Die Fokussierung auf das Einnahmen-Ausgaben-Verhältnis lässt allerdings die Vorteile einer EU-Mitgliedschaft aus dem Blick, wie die dpa bereits in einem ausführlichen Faktencheck erklärt hat: Die BRD profitiert beispielsweise vom europäischen Binnenmarkt und dem freien Dienstleistungs- und Warenverkehr. Außerdem können Länder von der Verteilung von Geld an andere EU-Staaten auch indirekt profitieren – etwa bei EU-Zahlungen für den Grenzschutz.
Was hat es mit den CO2-Emissionen und «Klimareparationen» auf sich?
Später im Video geht es um «Klimareparationen», die Deutschland an Entwicklungsländer zahlen soll (ab Minute 00:44). Dabei ist die Rede von «im Weltmaßstab lächerlich geringen deutschen CO2-Emissionen» sowie einer «Ausplünderung Deutschlands», die bei der UN-Klimakonferenz 2022 in Ägypten angeblich ganz oben auf der Tagesordnung stehe.

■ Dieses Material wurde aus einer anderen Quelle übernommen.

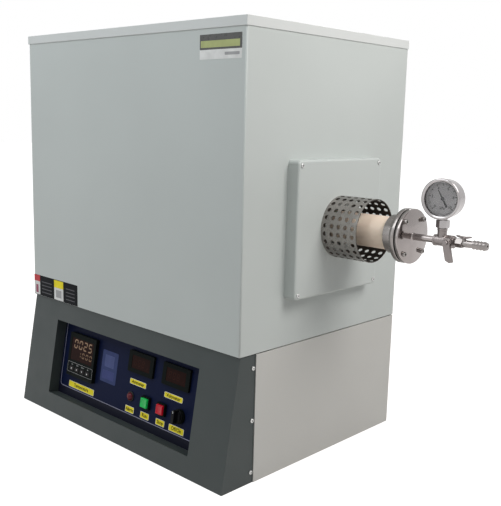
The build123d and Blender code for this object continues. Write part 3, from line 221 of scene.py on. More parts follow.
@dataclass(frozen=True)
class PowderCoat(Finish):
    """Baked powder paint with a fine orange-peel skin and faint handling marks."""

    roughness: float = 0.42
    peel: float = 0.00006
    mottle: float = 0.03
    gloss: float = 0.45

    def make(self) -> bpy.types.Material:
        """Build the material.

        Returns:
            The new material.
        """
        s = Shader(self.name, Specular_IOR_Level=self.gloss)
        self.skin(s, (1 - self.mottle, 1 + self.mottle), (3.5, 4.0), (0.05, 0.07), (28.0, 5.0))
        s.bump(s.noise(620.0), self.peel, 0.5)
        return s.material


@dataclass(frozen=True)
class Steel(Finish):
    """Bare metal whose machining lines run round or along an axis."""

    grain: Triple = (1.0, 1.0, 1.0)
    grain_scale: float = 900.0
    grain_depth: float = 0.00001
    smear: float = 0.06

    def make(self) -> bpy.types.Material:
        """Build the material.

        Returns:
            The new material.
        """
        s = Shader(self.name, Metallic=1.0)
        self.skin(s, (0.93, 1.05), (45.0, 3.0), (self.smear, self.smear), (70.0, 4.0))
        s.bump(s.noise(self.grain_scale, 3.0, self.grain), self.grain_depth, 0.35)
        return s.material


@dataclass(frozen=True)
class Moulded(Finish):
    """Moulded plastic, rubber or ink with a fine spark-eroded grain."""

    grain_depth: float = 0.00004
    coat: float = 0.0
    gloss: float = 0.3
    mottle: float = 0.08

    def make(self) -> bpy.types.Material:
        """Build the material.

        Returns:
            The new material.
        """
        s = Shader(self.name, Coat_Weight=self.coat, Coat_Roughness=0.08, Specular_IOR_Level=self.gloss)
        self.skin(s, (1 - self.mottle, 1 + self.mottle), (60.0, 3.0), (0.05, 0.06), (160.0, 3.0))
        s.bump(s.noise(1500.0), self.grain_depth, 0.4)
        return s.material


@dataclass(frozen=True)
class Fired(Finish):
    """Fired ceramic: warm clouding, sparse specks and a dull sheen."""

    roughness: float = 0.5
    grain_depth: float = 0.00005

    def make(self) -> bpy.types.Material:
        """Build the material.

        Returns:
            The new material.
        """
        s = Shader(self.name, Specular_IOR_Level=0.5, Subsurface_Weight=0.04)
        self.skin(s, (0.9, 1.04), (16.0, 6.0), (0.08, 0.08), (90.0, 3.0))
        s.bump(s.noise(700.0, 4.0), self.grain_depth, 0.5)
        return s.material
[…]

Die Aussagen beziehen sich auf die Diskussion über mögliche Entschädigungszahlungen bei klimabedingten Schäden. Hintergrund der Debatte ist die Frage, ob Industrienationen, die stärker zum menschengemachten Klimawandel beitragen, jene Länder finanziell unterstützen sollten, die von den Auswirkungen des Klimawandels besonders stark betroffen sind.
Allein die G20-Staaten sind laut dem Statistischen Bundesamt für insgesamt 81 Prozent der weltweiten CO2-Emissionen verantwortlich. Deutschland gehört nach Daten für 2020 zu den zehn Staaten mit dem größten CO2-Ausstoß.
Auf der Weltklimakonferenz 2022 haben sich die Staaten auf einen gemeinsamen Geldtopf zum Ausgleich von Klimaschäden in ärmeren Ländern geeinigt. Im Beschluss werden aber keine Summen für den neuen Fonds genannt und es bleibt offen, welche Länder genau einzahlen sollen.